(Entries taken from a collection)
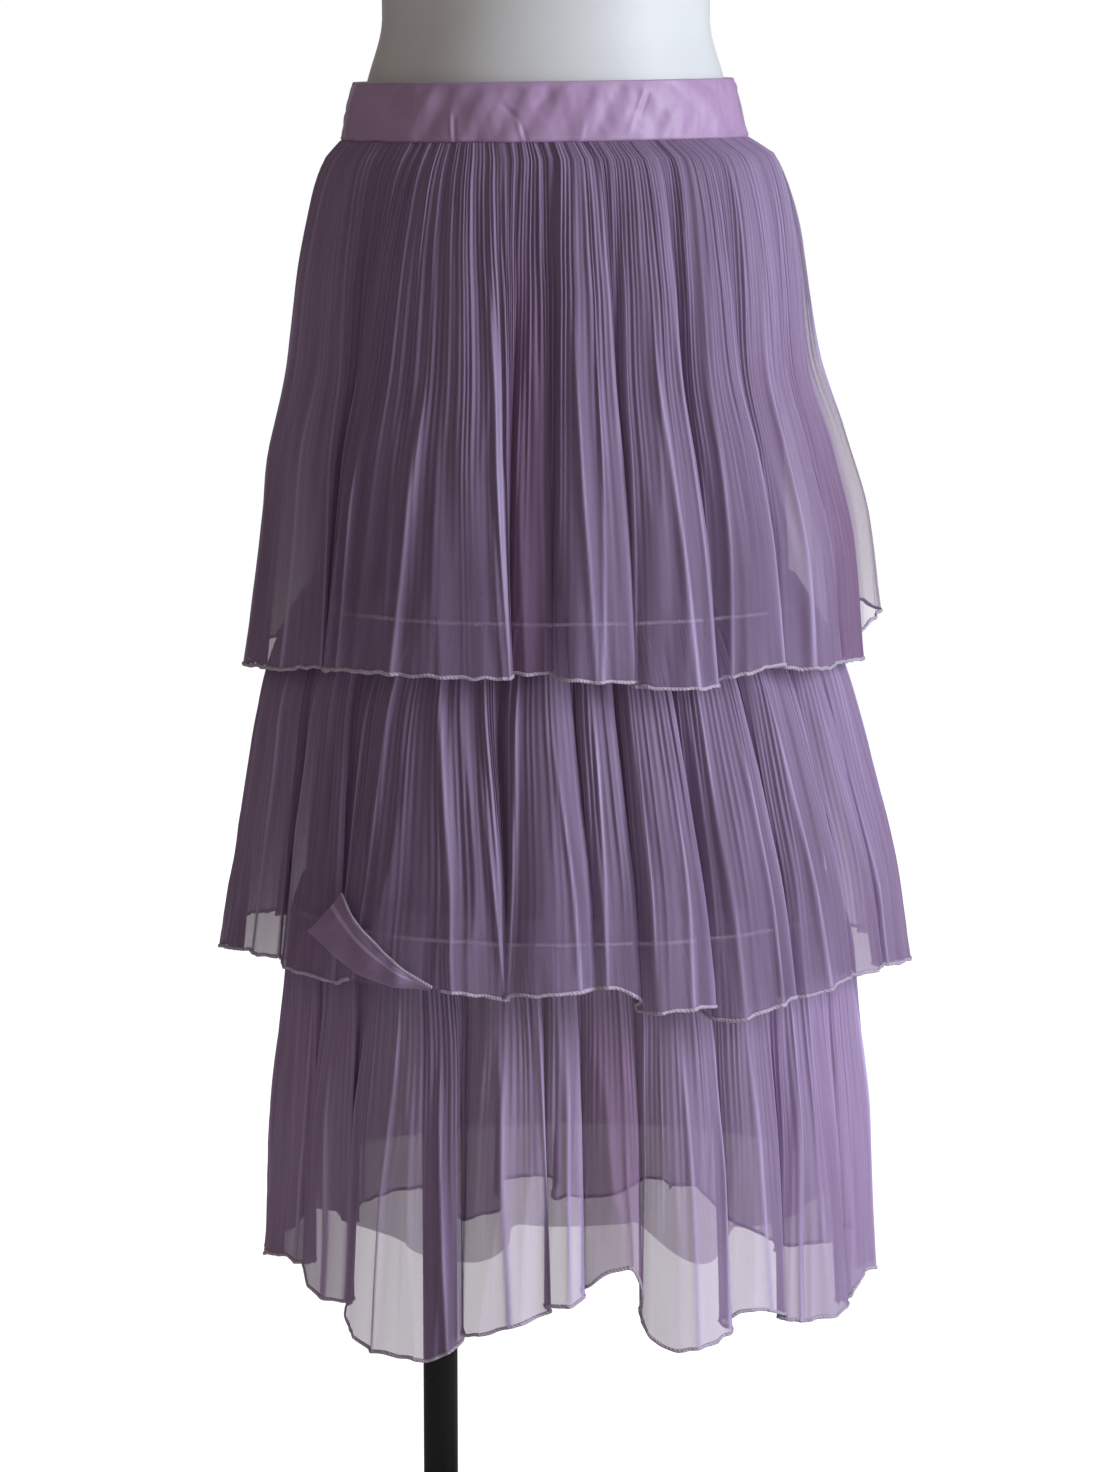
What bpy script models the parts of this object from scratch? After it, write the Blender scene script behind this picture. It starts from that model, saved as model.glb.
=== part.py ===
"""A three-tiered pleated mesh skirt on a limbless dress form with a pole stand.

Metres, +Z up, the floor at z = 0 and the origin under the form's middle. The front is -Y and the
wearer's right side is -X. Each layer of cloth is a tube through sections, which gets its folds, its
pleats and its wall, and is then cut in two at the side seams.
"""

import math
from collections import namedtuple

import bmesh
import bpy
from mathutils import Vector

# Heights above the floor
WAIST_TOP = 1.120
BAND_HEIGHT = 0.039
BAND_BOTTOM = WAIST_TOP - BAND_HEIGHT
SEAM_GAP = 0.0003
TIER_1_TOP = BAND_BOTTOM - SEAM_GAP
TIER_2_TOP = 0.777
TIER_3_TOP = 0.560

# Lengths of cloth from each top edge down
TIER_1_LENGTH = 0.354
TIER_2_LENGTH = 0.256
TIER_3_LENGTH = 0.244
UNDERSKIRT_LENGTH = 0.733

# Where the seams of tiers two and three and the lining's hem lie, as shares of the underskirt's length
TIER_2_SEAM = (TIER_1_TOP - TIER_2_TOP) / UNDERSKIRT_LENGTH
TIER_3_SEAM = (TIER_1_TOP - TIER_3_TOP) / UNDERSKIRT_LENGTH
LINING_HEM = 0.738

# Walls, and the clearances between layers
BAND_WALL = 0.003
TIER_WALL = 0.0012
UNDER_WALL = 0.001
SEAT_CLEAR = 0.0001
LINING_INSET = UNDER_WALL + 0.0009

# Columns all round each tube of cloth. A tier has one pleat on every two of them
PLEATS_A_TIER = 64
TIER_COLUMNS = 2 * PLEATS_A_TIER
UNDER_COLUMNS = 56
BAND_COLUMNS = 48

# A pleat's depth where it is full, its share at the top edge, and how fast it opens from there
PLEAT_DEPTH = 0.0026
PLEAT_AT_TOP = 0.12
PLEAT_OPENING = 4.0

# How the cloth crowds into the flanks of a fold, how square its crest is, and how late it opens
FOLD_CROWDING = 0.78
CREST_SQUARENESS = 0.55
TIER_1_GROWTH = 0.80
TIER_2_GROWTH = 0.65
TIER_3_GROWTH = 0.65

# How late a piece begins to hang towards its uneven hem
HEM_LATENESS = 2.0

# The waist lies a little higher on the wearer's left, and levels out by this height
WAIST_SLOPE = 0.012
LEVEL_HEIGHT = 0.90

# The elastic back of the waistband
ELASTIC_ROWS = 3
ELASTIC_GATHERS = 20
PUFF_DEPTH = 0.0016

# Dress form stand
POLE_X = -0.077
POLE_RADIUS = 0.0125
BASE_RADIUS = 0.165
BASE_HEIGHT = 0.012
BASE_BEVEL = 0.003
COLLAR_RADIUS = 0.024
COLLAR_HEIGHT = 0.030
SOCKET_RADIUS = 0.030
SOCKET_HEIGHT = 0.026
SOCKET_BEVEL = 0.002

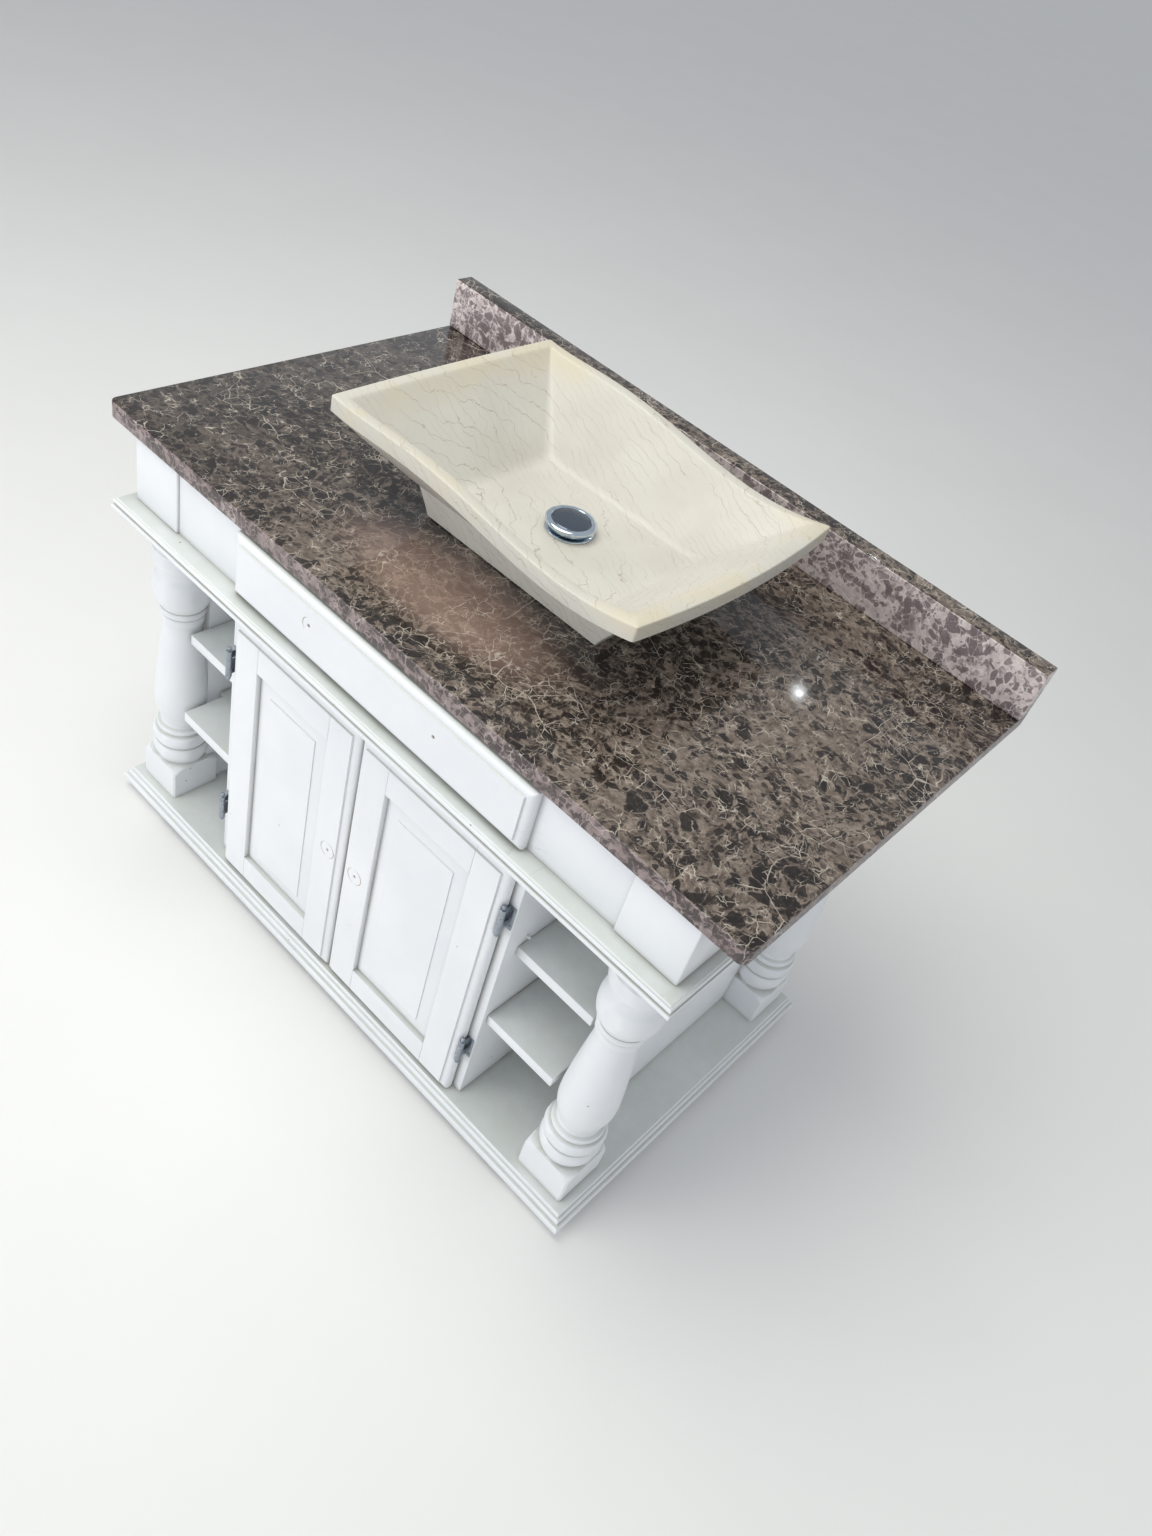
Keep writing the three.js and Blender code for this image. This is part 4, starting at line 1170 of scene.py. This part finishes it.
def add_plain_pieces():
    """Square-edged boards and posts with their edges eased; the scribed side panels keep their mesh."""
    eases = {
        "post_": 2.4 * MM,
        "foot_": 2.0 * MM,
        "shelf_": 1.2 * MM,
        "apron_": 0.8 * MM,
        "cabinet_side_": 1.2 * MM,
        "back_panel": 0.6 * MM,
    }
    for node in frame["nodes"]:
        for prefix, radius in eases.items():
            if node.startswith(prefix):
                eased_copy(node, radius, "paint")
    for node in ("drawer_side_left", "drawer_side_right", "drawer_back", "drawer_bottom"):
        eased_copy(node, 0.8 * MM, "timber")
    for side in BACKWARDS:
        eased_copy(f"drawer_guide_{side}", 0.8 * MM, "timber")
        panel = frame["nodes"][f"outer_side_panel_{side}"].data
        panel.materials.clear()
        panel.materials.append(MATERIAL["paint"])


def shelf_pin(name, x, y, z, sign):
    """A short peg that stands out of the cabinet's side wall."""
    loops = []
    for radius, along in ((2.4, -0.5), (2.4, 5.5), (2.1, 6.5), (1.2, 7.0)):
        turn = [2 * math.pi * i / 20 for i in range(20)]
        out = x + sign * along * MM
        reach = radius * MM
        loops.append([(out, y + reach * math.cos(a), z + reach * math.sin(a)) for a in turn])
    place_piece(name, loft(loops), "paint", "root")


def add_shelf_pins():
    """A spare peg above the front of each upper shelf, and pegs under every shelf."""
    for side, sign in BACKWARDS.items():
        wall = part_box(f"cabinet_side_{side}")
        face = wall[1].x if sign > 0 else wall[0].x
        for level in ("upper", "lower"):
            low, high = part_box(f"shelf_{level}_{side}")
            for place, y in (("front", low.y + 40 * MM), ("back", high.y - 40 * MM)):
                shelf_pin(f"shelf_pin_{level}_{place}_{side}", face, y, low.z - 2.8 * MM, sign)
        low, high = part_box(f"shelf_upper_{side}")
        shelf_pin(f"shelf_pin_spare_{side}", face, low.y + 14 * MM, high.z + 14 * MM, sign)


# ---------------------------------------------------------------- everything

add_camera()
add_studio()
add_floor()
add_boards()
for row in ("front", "back"):
    for side in BACKWARDS:
        add_column(f"column_{row}_{side}")
add_plain_pieces()
add_doors()
add_drawer_front()
add_hinges()
add_shelf_pins()
add_stone()
add_basin()
add_waste()
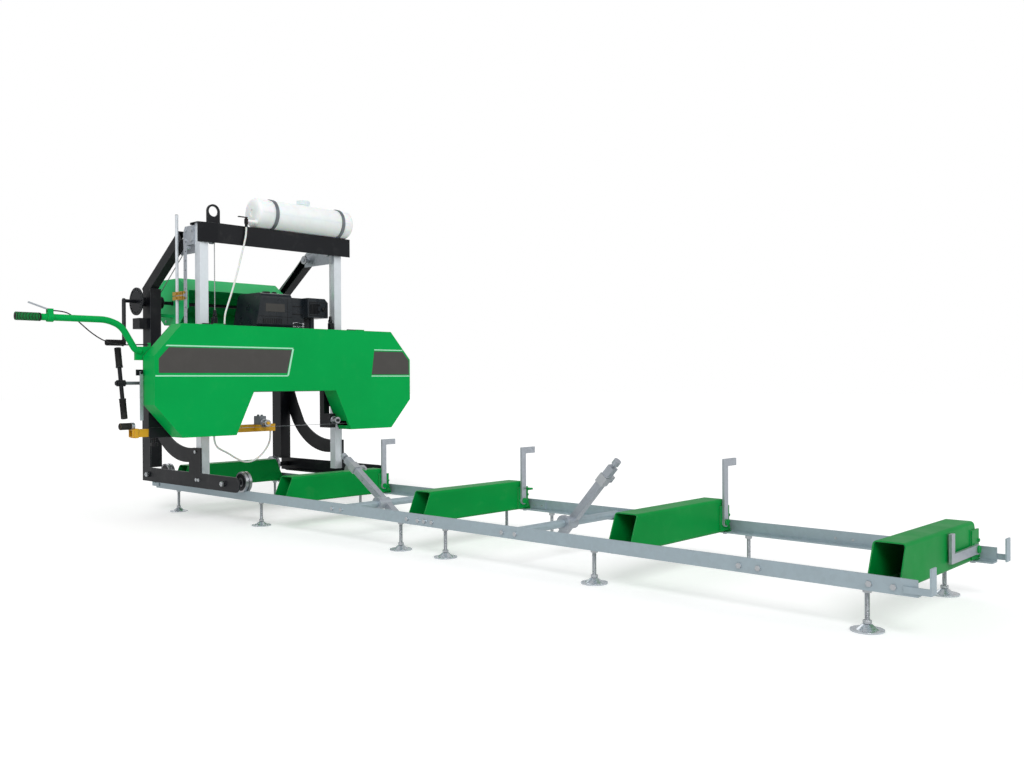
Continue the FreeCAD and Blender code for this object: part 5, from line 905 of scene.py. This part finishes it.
@dataclass
class Carriage:
    """Frame, rollers, winch, ropes, hood and height scale."""

    crank_at: tuple = (-2150.0, 976.0)
    crank_grip: tuple = (-700.0, -600.0)
    hood_walls: tuple = ((-1, -300.0), (1, 360.0))
    hood_screw_z: float = 1112.0
    scale_zero: float = 1054.0
    scale_left: float = -1645.0
    axle_z: float = 222.3
    axles: tuple = (-1295, -2105)

    def crank_sleeve(self) -> None:
        """The ribbed grip of the winch crank."""
        low, high = self.crank_grip
        profile = [(0.0, low), (14.0, low), (17.5, low + 3)]
        y = low + 6
        while y < high - 12:
            profile += [(17.5, y), (16.2, y + 1.5), (16.2, y + 3), (17.5, y + 4.5)]
            y += 7
        profile += [(17.5, high - 6), (20.0, high - 4), (20.0, high - 1), (0.0, high - 1)]
        grip = smooth(turned("crank_grip_sleeve", Axis.Y, self.crank_at, profile, 32), 40)
        done(grip, "rubber", "crank")

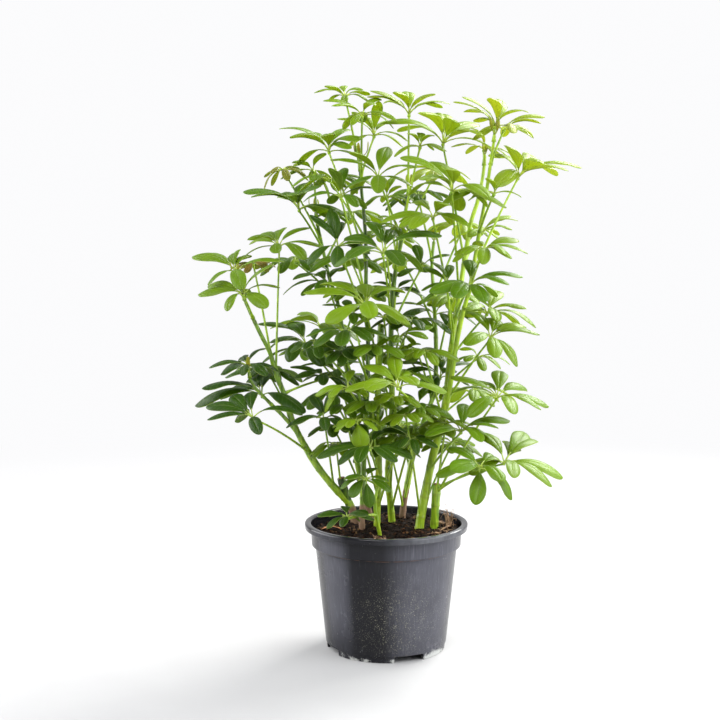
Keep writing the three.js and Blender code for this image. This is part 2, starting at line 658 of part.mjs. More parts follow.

▸ GIVEN PROBLEM: Beginning at the first line above, repeat exactly until the line containing "TIER_3_GROWTH = 0.65", which is included.

▸ EXERCISE SOLUTION:
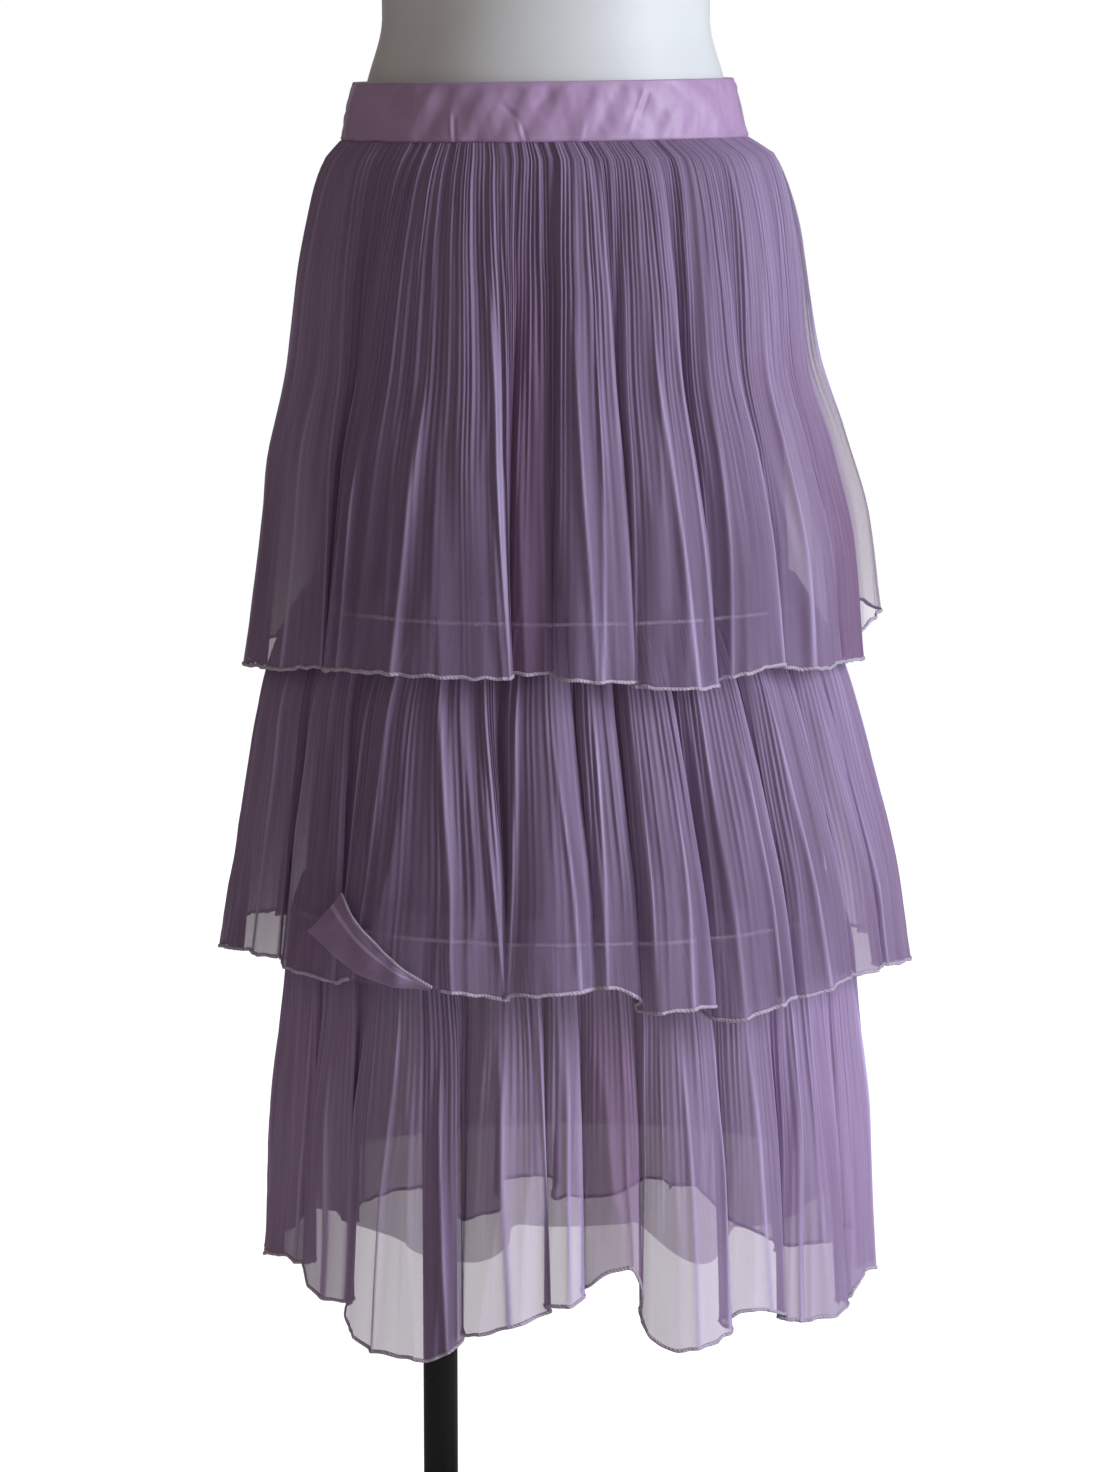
What bpy script models the parts of this object from scratch? After it, write the Blender scene script behind this picture. It starts from that model, saved as model.glb.
=== part.py ===
"""A three-tiered pleated mesh skirt on a limbless dress form with a pole stand.

Metres, +Z up, the floor at z = 0 and the origin under the form's middle. The front is -Y and the
wearer's right side is -X. Each layer of cloth is a tube through sections, which gets its folds, its
pleats and its wall, and is then cut in two at the side seams.
"""

import math
from collections import namedtuple

import bmesh
import bpy
from mathutils import Vector

# Heights above the floor
WAIST_TOP = 1.120
BAND_HEIGHT = 0.039
BAND_BOTTOM = WAIST_TOP - BAND_HEIGHT
SEAM_GAP = 0.0003
TIER_1_TOP = BAND_BOTTOM - SEAM_GAP
TIER_2_TOP = 0.777
TIER_3_TOP = 0.560

# Lengths of cloth from each top edge down
TIER_1_LENGTH = 0.354
TIER_2_LENGTH = 0.256
TIER_3_LENGTH = 0.244
UNDERSKIRT_LENGTH = 0.733

# Where the seams of tiers two and three and the lining's hem lie, as shares of the underskirt's length
TIER_2_SEAM = (TIER_1_TOP - TIER_2_TOP) / UNDERSKIRT_LENGTH
TIER_3_SEAM = (TIER_1_TOP - TIER_3_TOP) / UNDERSKIRT_LENGTH
LINING_HEM = 0.738

# Walls, and the clearances between layers
BAND_WALL = 0.003
TIER_WALL = 0.0012
UNDER_WALL = 0.001
SEAT_CLEAR = 0.0001
LINING_INSET = UNDER_WALL + 0.0009

# Columns all round each tube of cloth. A tier has one pleat on every two of them
PLEATS_A_TIER = 64
TIER_COLUMNS = 2 * PLEATS_A_TIER
UNDER_COLUMNS = 56
BAND_COLUMNS = 48

# A pleat's depth where it is full, its share at the top edge, and how fast it opens from there
PLEAT_DEPTH = 0.0026
PLEAT_AT_TOP = 0.12
PLEAT_OPENING = 4.0

# How the cloth crowds into the flanks of a fold, how square its crest is, and how late it opens
FOLD_CROWDING = 0.78
CREST_SQUARENESS = 0.55
TIER_1_GROWTH = 0.80
TIER_2_GROWTH = 0.65
TIER_3_GROWTH = 0.65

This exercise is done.